DESCRIPTION OF THE TASK
Gather all lines from the material that contain "import".

-- begin --

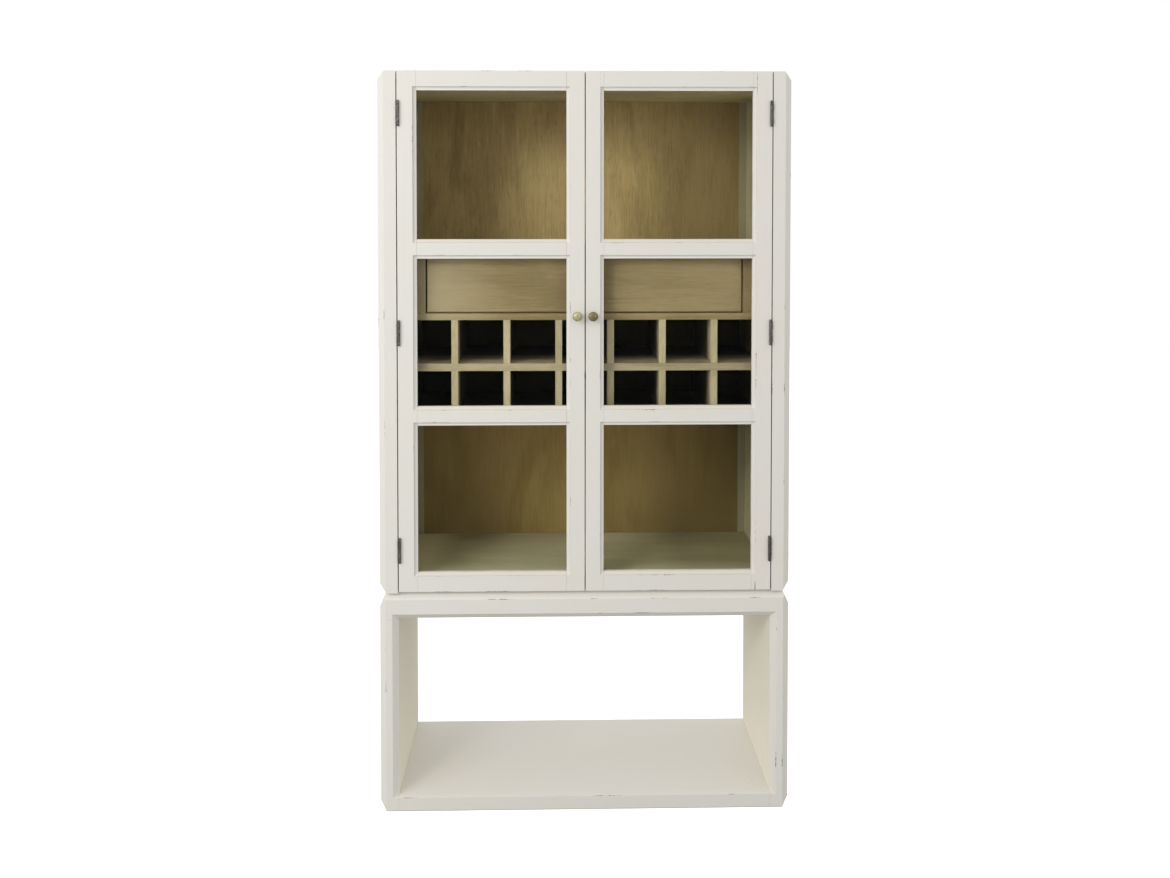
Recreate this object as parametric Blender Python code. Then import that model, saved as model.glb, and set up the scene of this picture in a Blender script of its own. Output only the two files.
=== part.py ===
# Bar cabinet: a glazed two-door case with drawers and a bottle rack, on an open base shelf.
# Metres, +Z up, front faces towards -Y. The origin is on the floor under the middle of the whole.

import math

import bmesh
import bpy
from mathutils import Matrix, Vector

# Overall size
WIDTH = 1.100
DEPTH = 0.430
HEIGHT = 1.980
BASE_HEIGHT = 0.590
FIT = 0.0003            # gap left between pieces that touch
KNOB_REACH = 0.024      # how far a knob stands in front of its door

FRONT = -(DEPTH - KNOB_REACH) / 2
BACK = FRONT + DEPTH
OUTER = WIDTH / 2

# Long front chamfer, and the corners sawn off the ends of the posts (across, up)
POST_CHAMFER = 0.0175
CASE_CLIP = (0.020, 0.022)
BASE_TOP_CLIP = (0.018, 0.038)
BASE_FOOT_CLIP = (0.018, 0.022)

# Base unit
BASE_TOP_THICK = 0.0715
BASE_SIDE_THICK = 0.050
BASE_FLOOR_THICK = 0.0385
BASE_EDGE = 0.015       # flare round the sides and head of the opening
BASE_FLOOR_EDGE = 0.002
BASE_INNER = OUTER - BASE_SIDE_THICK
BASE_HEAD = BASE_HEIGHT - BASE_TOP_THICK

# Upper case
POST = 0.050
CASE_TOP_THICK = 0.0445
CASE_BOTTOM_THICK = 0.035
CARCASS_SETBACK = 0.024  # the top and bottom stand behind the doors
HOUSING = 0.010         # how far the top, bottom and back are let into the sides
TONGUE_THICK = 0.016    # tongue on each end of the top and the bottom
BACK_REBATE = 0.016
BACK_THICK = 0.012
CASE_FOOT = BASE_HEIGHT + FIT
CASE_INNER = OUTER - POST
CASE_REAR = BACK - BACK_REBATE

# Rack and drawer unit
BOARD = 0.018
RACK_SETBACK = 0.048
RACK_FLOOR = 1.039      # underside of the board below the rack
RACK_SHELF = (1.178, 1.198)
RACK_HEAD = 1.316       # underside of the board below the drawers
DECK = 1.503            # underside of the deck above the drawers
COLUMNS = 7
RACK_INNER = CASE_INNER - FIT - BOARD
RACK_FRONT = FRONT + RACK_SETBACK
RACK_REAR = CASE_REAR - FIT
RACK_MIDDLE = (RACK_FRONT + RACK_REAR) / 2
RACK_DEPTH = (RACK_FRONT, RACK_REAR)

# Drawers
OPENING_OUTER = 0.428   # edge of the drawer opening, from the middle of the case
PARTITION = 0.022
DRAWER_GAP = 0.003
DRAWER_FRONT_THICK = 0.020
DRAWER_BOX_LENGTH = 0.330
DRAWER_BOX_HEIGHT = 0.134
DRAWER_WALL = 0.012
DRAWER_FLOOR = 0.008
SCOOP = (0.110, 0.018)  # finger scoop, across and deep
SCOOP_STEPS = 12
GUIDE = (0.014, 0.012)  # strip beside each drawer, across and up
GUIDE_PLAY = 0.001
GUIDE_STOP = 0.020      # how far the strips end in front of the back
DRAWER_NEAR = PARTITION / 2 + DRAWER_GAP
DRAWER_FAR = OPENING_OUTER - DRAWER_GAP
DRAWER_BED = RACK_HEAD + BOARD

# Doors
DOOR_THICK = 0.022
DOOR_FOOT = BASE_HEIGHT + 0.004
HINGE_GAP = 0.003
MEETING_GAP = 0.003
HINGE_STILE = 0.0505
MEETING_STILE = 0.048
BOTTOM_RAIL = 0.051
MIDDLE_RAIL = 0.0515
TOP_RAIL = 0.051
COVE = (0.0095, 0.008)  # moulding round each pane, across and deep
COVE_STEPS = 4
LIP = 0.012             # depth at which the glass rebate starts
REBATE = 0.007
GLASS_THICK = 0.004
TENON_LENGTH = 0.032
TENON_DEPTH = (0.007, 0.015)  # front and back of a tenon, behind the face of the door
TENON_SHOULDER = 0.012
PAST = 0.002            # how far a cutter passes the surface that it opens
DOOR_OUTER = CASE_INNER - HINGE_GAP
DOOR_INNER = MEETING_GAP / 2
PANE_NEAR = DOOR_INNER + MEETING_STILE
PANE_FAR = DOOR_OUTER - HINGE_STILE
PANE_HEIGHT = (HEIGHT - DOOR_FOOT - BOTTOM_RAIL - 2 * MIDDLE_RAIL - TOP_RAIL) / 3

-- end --

TASK RESULT
Recreate this object as parametric Blender Python code. Then import that model, saved as model.glb, and set up the scene of this picture in a Blender script of its own. Output only the two files.
import math
import bmesh
import bpy
from mathutils import Matrix, Vector